(JSON records of objects)
_ _ _

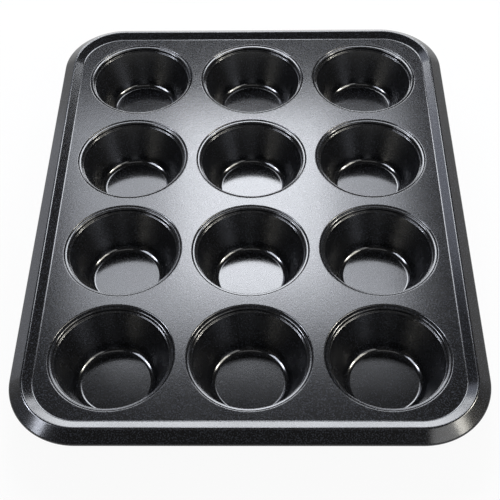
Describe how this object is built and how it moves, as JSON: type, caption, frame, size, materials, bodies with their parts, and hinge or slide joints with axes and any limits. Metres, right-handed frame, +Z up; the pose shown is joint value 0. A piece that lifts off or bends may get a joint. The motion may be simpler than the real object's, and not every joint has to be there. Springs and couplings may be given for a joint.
{
  "type": "muffin tin",
  "caption": "Dark non-stick steel muffin tin: a ribbed deck with a wire-rolled rim carries rows of separately drawn, seamed round cups.",
  "frame": {"origin": "on the table under the middle of the pan, at the level of the cup bottoms it rests on", "axes": "+X across the three columns of cups, +Y along the four rows towards the far end, +Z up out of the cups"},
  "size_m": [0.2714, 0.3498, 0.0311],
  "materials": {
    "coated_deck": "black non-stick coating with a fine speckle, semi-gloss, on steel sheet",
    "coated_cup": "black non-stick coating, semi-gloss, on drawn steel sheet",
    "rim_wire": "bright drawn steel wire"
  },
  "bodies": {
    "root": {"deck": "coated_deck", "rim_wire": "rim_wire", "cup_row1_left": "coated_cup", "cup_row1_middle": "coated_cup", "cup_row1_right": "coated_cup", "cup_row2_left": "coated_cup", "cup_row2_middle": "coated_cup", "cup_row2_right": "coated_cup", "cup_row3_left": "coated_cup", "cup_row3_middle": "coated_cup", "cup_row3_right": "coated_cup", "cup_row4_left": "coated_cup", "cup_row4_middle": "coated_cup", "cup_row4_right": "coated_cup"}
  },
  "joints": []
}
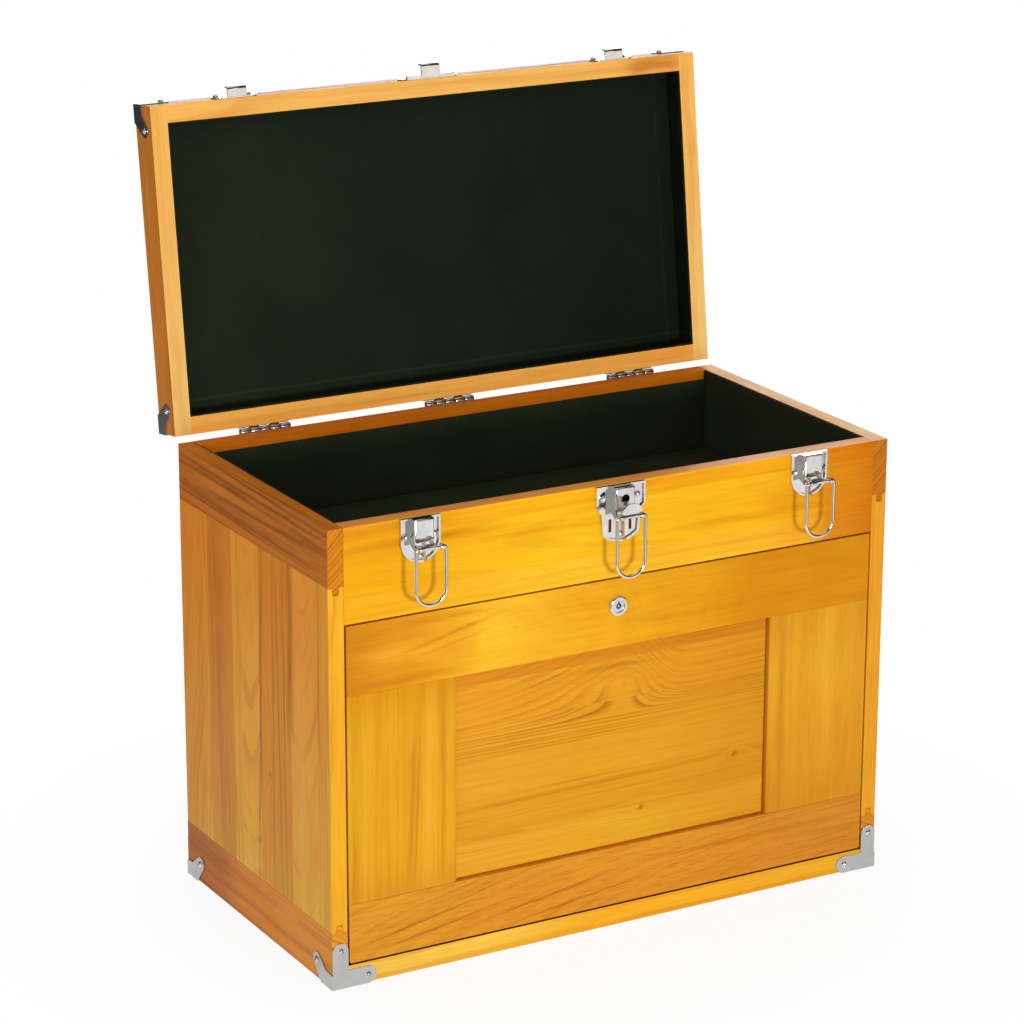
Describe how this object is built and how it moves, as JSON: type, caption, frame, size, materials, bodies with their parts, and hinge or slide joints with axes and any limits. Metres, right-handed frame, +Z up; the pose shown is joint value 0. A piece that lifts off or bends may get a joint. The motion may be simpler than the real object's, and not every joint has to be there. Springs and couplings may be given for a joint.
{
  "type": "tool chest",
  "caption": "Wooden tool chest with a hinged felt-lined lid over a till, draw latches, and a lift-out front panel over drawers.",
  "frame": {"origin": "centre of the chest's footprint, on the surface it stands on", "axes": "+X to the chest's right as seen from its front, +Y to its back, +Z up"},
  "size_m": [0.5156, 0.372, 0.6559],
  "materials": {
    "varnished_pine": "glossy amber varnish",
    "darker_wood": "glossy amber varnish",
    "drawer_wood": "satin varnish",
    "felt": "dark green felt",
    "bracket_steel": "satin nickel plate",
    "plated_steel": "bright plate",
    "nickel": "polished nickel plate",
    "leather": "dark brown strap"
  },
  "bodies": {
    "case": {"left_top_rail": "varnished_pine", "left_board": "varnished_pine", "left_bottom_rail": "darker_wood", "right_top_rail": "varnished_pine", "right_board": "varnished_pine", "right_bottom_rail": "darker_wood", "front_apron": "varnished_pine", "front_sill": "darker_wood", "back_board": "varnished_pine", "bottom_board": "darker_wood", "till_floor": "varnished_pine", "till_lining": "felt", "drawer_shelves": "drawer_wood", "drawer_dividers": "drawer_wood", "corner_brackets": "bracket_steel", "case_screws": "plated_steel", "hinge_case_leaves": "plated_steel", "hinge_pins": "plated_steel", "left_latch_base": "nickel", "right_latch_base": "nickel", "lock_base": "nickel", "latch_rivets": "plated_steel"},
    "lid": {"lid_stiles": "varnished_pine", "lid_rails": "varnished_pine", "lid_panel": "varnished_pine", "lid_lining": "felt", "lid_brackets": "bracket_steel", "lid_screws": "plated_steel", "hinge_lid_leaves": "plated_steel", "side_strikes": "nickel", "lock_strike": "nickel", "handle_strap": "leather", "handle_loops": "nickel"},
    "front_panel": {"panel_top_rail": "varnished_pine", "panel_bottom_rail": "darker_wood", "panel_left_stile": "varnished_pine", "panel_right_stile": "varnished_pine", "panel_field": "varnished_pine", "panel_lock_body": "nickel", "panel_pins": "plated_steel"},
    "panel_cam": {"panel_lock_cam": "nickel"},
    "lock_core": {"lock_rotor": "nickel"},
    "left_latch_lever": {"left_latch_lever": "nickel"},
    "left_latch_bail": {"left_latch_bail": "nickel"},
    "right_latch_lever": {"right_latch_lever": "nickel"},
    "right_latch_bail": {"right_latch_bail": "nickel"},
    "lock_lever": {"lock_lever": "nickel"},
    "lock_bail": {"lock_bail": "nickel"},
    "drawer_1": {"drawer_1_box": "drawer_wood", "drawer_1_knobs": "nickel"},
    "drawer_2": {"drawer_2_box": "drawer_wood", "drawer_2_knobs": "nickel"},
    "drawer_3": {"drawer_3_box": "drawer_wood", "drawer_3_knobs": "nickel"},
    "drawer_4": {"drawer_4_box": "drawer_wood", "drawer_4_knobs": "nickel"},
    "drawer_5": {"drawer_5_box": "drawer_wood", "drawer_5_knobs": "nickel"},
    "drawer_6": {"drawer_6_box": "drawer_wood", "drawer_6_knobs": "nickel"}
  },
  "joints": [
    {"name": "lid_hinge", "type": "hinge", "parent": "case", "child": "lid", "pos_m": [0, 0.1377, 0.375], "axis": [-1, 0, 0], "range_deg": [-97.2, 0]},
    {"name": "panel_draw_out", "type": "slide", "parent": "case", "child": "front_panel", "axis": [0, -1, 0], "range_m": [0, 0.36]},
    {"name": "panel_cam_turn", "type": "hinge", "parent": "front_panel", "child": "panel_cam", "pos_m": [0, -0.1335, 0.274], "axis": [0, 1, 0], "range_deg": [-90, 0]},
    {"name": "lock_core_turn", "type": "hinge", "parent": "case", "child": "lock_core", "pos_m": [0, -0.1335, 0.3648], "axis": [0, -1, 0], "range_deg": [0, 90]},
    {"name": "left_latch_lever_turn", "type": "hinge", "parent": "case", "child": "left_latch_lever", "pos_m": [-0.177, -0.1417, 0.3525], "axis": [-1, 0, 0], "range_deg": [-110, 0]},
    {"name": "left_latch_bail_turn", "type": "hinge", "parent": "left_latch_lever", "child": "left_latch_bail", "pos_m": [-0.177, -0.15228, 0.35469], "axis": [-1, 0, 0], "range_deg": [0, 290.4]},
    {"name": "right_latch_lever_turn", "type": "hinge", "parent": "case", "child": "right_latch_lever", "pos_m": [0.177, -0.1417, 0.3525], "axis": [-1, 0, 0], "range_deg": [-110, 0]},
    {"name": "right_latch_bail_turn", "type": "hinge", "parent": "right_latch_lever", "child": "right_latch_bail", "pos_m": [0.177, -0.15228, 0.35469], "axis": [-1, 0, 0], "range_deg": [0, 290.4]},
    {"name": "lock_lever_turn", "type": "hinge", "parent": "case", "child": "lock_lever", "pos_m": [0, -0.1417, 0.3505], "axis": [-1, 0, 0], "range_deg": [-110, 0]},
    {"name": "lock_bail_turn", "type": "hinge", "parent": "lock_lever", "child": "lock_bail", "pos_m": [0, -0.15228, 0.35269], "axis": [-1, 0, 0], "range_deg": [0, 290.4]},
    {"name": "drawer_1_slide", "type": "slide", "parent": "case", "child": "drawer_1", "axis": [0, -1, 0], "range_m": [0, 0.19]},
    {"name": "drawer_2_slide", "type": "slide", "parent": "case", "child": "drawer_2", "axis": [0, -1, 0], "range_m": [0, 0.19]},
    {"name": "drawer_3_slide", "type": "slide", "parent": "case", "child": "drawer_3", "axis": [0, -1, 0], "range_m": [0, 0.19]},
    {"name": "drawer_4_slide", "type": "slide", "parent": "case", "child": "drawer_4", "axis": [0, -1, 0], "range_m": [0, 0.19]},
    {"name": "drawer_5_slide", "type": "slide", "parent": "case", "child": "drawer_5", "axis": [0, -1, 0], "range_m": [0, 0.19]},
    {"name": "drawer_6_slide", "type": "slide", "parent": "case", "child": "drawer_6", "axis": [0, -1, 0], "range_m": [0, 0.19]}
  ],
  "couplings": [
    {"joint": "left_latch_bail_turn", "follows": "left_latch_lever_turn", "ratio": -2.64},
    {"joint": "right_latch_bail_turn", "follows": "right_latch_lever_turn", "ratio": -2.64},
    {"joint": "lock_bail_turn", "follows": "lock_lever_turn", "ratio": -2.64},
    {"joint": "drawer_1_slide", "follows": "panel_draw_out", "ratio": 0.3},
    {"joint": "drawer_2_slide", "follows": "panel_draw_out", "ratio": 0.36},
    {"joint": "drawer_3_slide", "follows": "panel_draw_out", "ratio": 0.42},
    {"joint": "drawer_4_slide", "follows": "panel_draw_out", "ratio": 0.36},
    {"joint": "drawer_5_slide", "follows": "panel_draw_out", "ratio": 0.44},
    {"joint": "drawer_6_slide", "follows": "panel_draw_out", "ratio": 0.5}
  ]
}
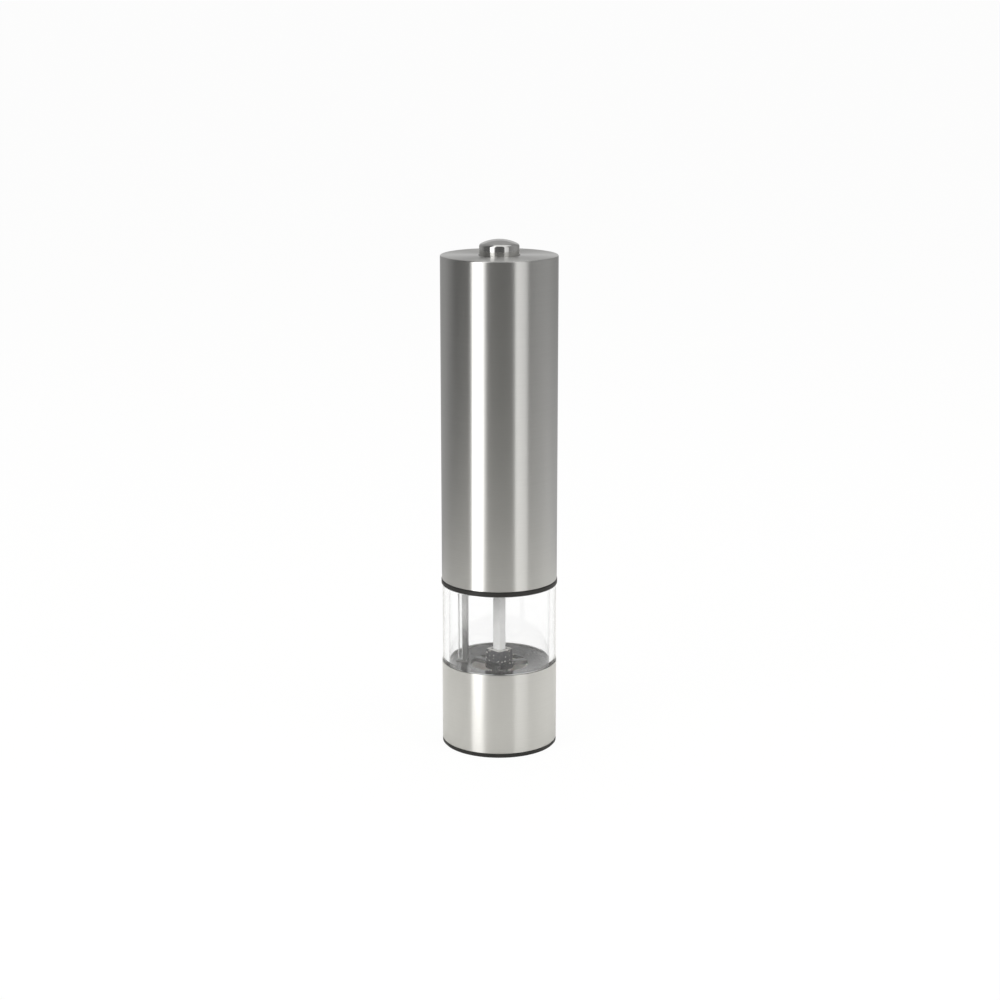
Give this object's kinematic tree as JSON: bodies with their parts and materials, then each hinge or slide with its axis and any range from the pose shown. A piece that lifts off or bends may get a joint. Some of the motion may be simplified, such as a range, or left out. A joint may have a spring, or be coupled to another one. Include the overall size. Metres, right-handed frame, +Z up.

_ _ _

_WHAT YOU NEED TO DO:_ Filter for "from". Return all lines that hold it.

_RESULT FOR THIS EXERCISE:_
  "frame": {"origin": "centre of the chest's footprint, on the surface it stands on", "axes": "+X to the chest's right as seen from its front, +Y to its back, +Z up"},
Give this object's kinematic tree as JSON: bodies with their parts and materials, then each hinge or slide with its axis and any range from the pose shown. A piece that lifts off or bends may get a joint. Some of the motion may be simplified, such as a range, or left out. A joint may have a spring, or be coupled to another one. Include the overall size. Metres, right-handed frame, +Z up.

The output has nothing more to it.